Decoding the Intricacies of Hypothesis Testing in Statistical Analysis

Decoding the Intricacies of Hypothesis Testing in Statistical Analysis

Introduction

Hypothesis testing is a fundamental concept in statistics, serving as a cornerstone for decision-making across various scientific and business fields. It provides a structured framework to make informed conclusions about a population based on sample data. This comprehensive guide aims to demystify hypothesis testing, exploring its principles, types, and significance, and culminates with a practical Python example for hands-on understanding.

Understanding Hypothesis Testing

Hypothesis testing is a statistical method that helps in making decisions using data. It involves making assumptions (hypotheses) about a population parameter and then determining the likelihood that these assumptions are true, given sample data.
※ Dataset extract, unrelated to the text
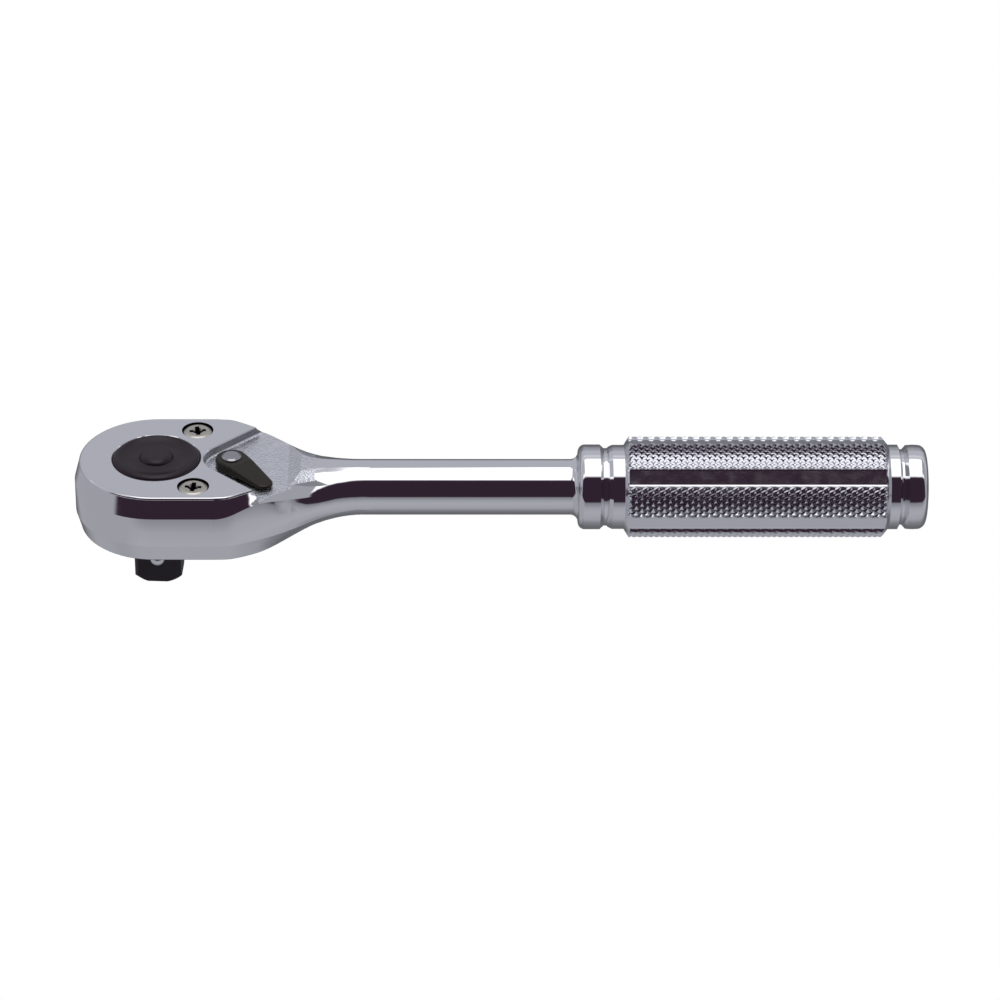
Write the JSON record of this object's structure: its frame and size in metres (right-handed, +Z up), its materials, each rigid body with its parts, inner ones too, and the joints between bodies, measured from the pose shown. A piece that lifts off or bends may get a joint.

Key Components of Hypothesis Testing

– Null Hypothesis (H0): A statement of no effect or no difference, it’s the assumption to be tested.
– Alternative Hypothesis (H1 or Ha): It’s what you want to prove; an assertion contrary to H0.
– Test Statistic: A value calculated from the sample data that is used in making the decision about the rejection of H0.
– P-value: The probability of observing a test statistic as extreme as, or more extreme than, the observed value under the null hypothesis.
– Significance Level (α): The threshold for rejecting the null hypothesis, commonly set at 0.05 (5%).

Types of Hypothesis Tests

1. Z-test: Used for hypothesis testing in large samples when the population variance is known.
2. T-test: Used when the sample size is small and the population variance is unknown.
3. Chi-Square Test: Used for categorical data to assess how likely it is that an observed distribution is due to chance.
4. ANOVA (Analysis of Variance): Used to compare the means of more than two groups.

Applications of Hypothesis Testing

– Scientific Research: For validating or refuting existing theories or hypotheses.
– Market Research: To test assumptions about consumer behavior or preferences.
– Quality Control: In manufacturing, to determine if the process deviation is random or due to some factor.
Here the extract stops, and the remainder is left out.